Due to the cut our integrand is a single-valued function in the upper half-plane. We integrate from $x=0$  along the positive axis, then along a big circle (radius R) counter clockwise, then along negative part of axis, from $x=0$ to $x=ia$, clockwise around the point $x=ia$ (circle of radius $r$) and then from $x=ia$ along the second bank of the cut to the initial starting point. It is easy to see that the integral along the big circle $\to0$ as soon as $R\to{\infty}$, and so does the integral around the point $x=ia$ when $r\to0$ . In the left quarter of half-plane (on the negative part of axis) the function $(x^2+a^2)$ will get the factor $\exp(2\pi{i})$ due to the logarithm branch point $x=ia$ (which we go around in the positive direction when integrating along a big circle).

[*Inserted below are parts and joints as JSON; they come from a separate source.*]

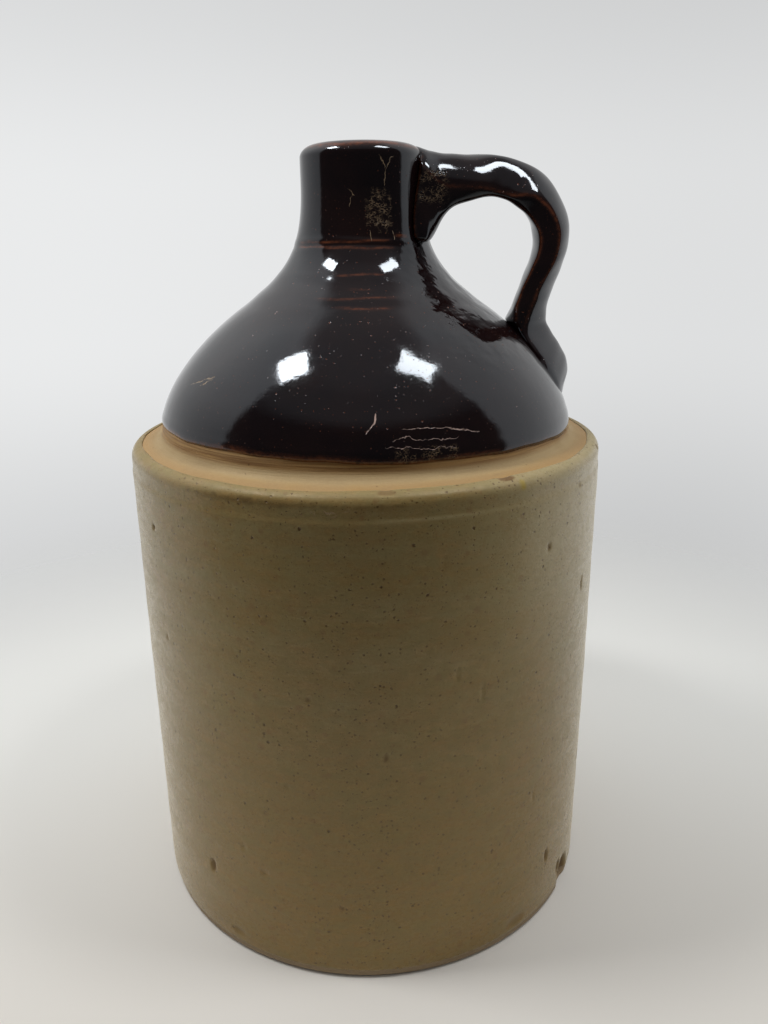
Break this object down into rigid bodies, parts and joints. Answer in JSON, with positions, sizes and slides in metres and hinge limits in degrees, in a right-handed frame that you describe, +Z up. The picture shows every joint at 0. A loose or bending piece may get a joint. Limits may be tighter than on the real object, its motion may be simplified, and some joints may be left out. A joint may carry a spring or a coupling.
{
  "type": "ceramic jug",
  "caption": "One-gallon stoneware shoulder jug with a straight tan body, a bare ledge, a brown glazed dome, a narrow neck and a strap handle.",
  "frame": {"origin": "centre of the foot's underside, on the jug's axis, at the level that it stands on", "axes": "+Z up the jug's axis and out of its mouth, +X toward the handle, +Y away from the side shown in the picture"},
  "size_m": [0.178, 0.178, 0.283],
  "materials": {
    "body_clay": "bare fired stoneware, warm tan flashed to orange on the ledge, fine turning lines",
    "shoulder_clay": "bare fired stoneware, tan with fine turning lines on the collar",
    "joint_slip": "fired joint slip",
    "tan_glaze": "satin tan glaze with fine dark specks, pits and small chips",
    "brown_glaze": "glossy dark brown slip glaze that breaks to rust where it runs thin",
    "inner_glaze": "glossy brown lining glaze"
  },
  "bodies": {
    "root": {"lower_body": "body_clay", "shoulder_dome": "shoulder_clay", "neck": "shoulder_clay", "handle": "shoulder_clay", "shoulder_slip_ring": "joint_slip", "neck_slip_ring": "joint_slip", "body_glaze": "tan_glaze", "shoulder_glaze": "brown_glaze", "neck_glaze": "brown_glaze", "handle_glaze": "brown_glaze", "liner_glaze": "inner_glaze"}
  },
  "joints": []
}
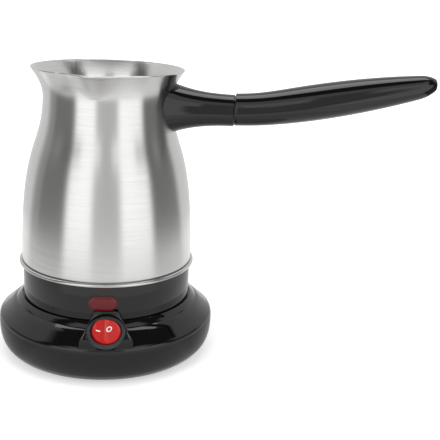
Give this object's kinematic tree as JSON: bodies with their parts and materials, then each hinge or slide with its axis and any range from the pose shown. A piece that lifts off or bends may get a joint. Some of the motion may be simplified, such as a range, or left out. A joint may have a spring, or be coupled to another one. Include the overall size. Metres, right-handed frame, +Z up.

Taking all together we get
$\oint_C\frac{\log(x^2+a^2)}{1+x^2}$=$\int_0^{\infty}\frac{\log(x^2+a^2)}{1+x^2}dx+\int_R+\int_{-\infty}^0\frac{\log[(x^2+a^2)\exp(2\pi{i})]}{1+x^2}dx$+$\int_0^{ia}\frac{\log[(x^2+a^2)\exp(2\pi{i})]}{1+x^2}dx+\int_r + $
$+\int_{ia}^{0}\frac{\log(x^2+a^2)}{1+x^2}dx=$$2\pi{i}Res_{x=i}\frac{\log(x^2+a^2)}{1+x^2}$
Setting $R\to{\infty}$ and $r\to0$, and taking into consideration that there are integrals cancelling each other, we get:
$2I=\int_{-\infty}^{\infty}\frac{\log(x^2+a^2)}{1+x^2}dx=$$-\int_{-\infty}^{0}\frac{2\pi{i}}{1+x^2}dx-\int_0^{ia}\frac{2\pi{i}}{1+x^2}dx+2\pi{i}Res_{x=i}\frac{\log(x^2+a^2)}{1+x^2}$.
When calculating the residual we have to bear in mind that $\log(a-1)=\log[\exp(\pi{i}(1-a)]=\pi{i}\log(1-a)$- due to the choice of logarithm branch (and the choice $a<1$).
Finally we get $2I=-{\pi}^2i+2\pi\int_0^{a}\frac{1}{1-x^2}dx+\pi\log(a^2-1)=\pi\log(\frac{1+a}{1-a})+\pi\log[(1+a)(1-a)]$.
$$I(a)=\int_{-\infty}^{\infty} \dfrac{\text{log}{\sqrt{x^2+a^2}}}{1+x^2}=\frac{1}{2}\int_{-\infty}^{\infty} \dfrac{\text{log}(x^2+a^2)}{1+x^2}=\pi\log(1+a); a<1$$
Calculations for $a>1$ can be done in the same fashion.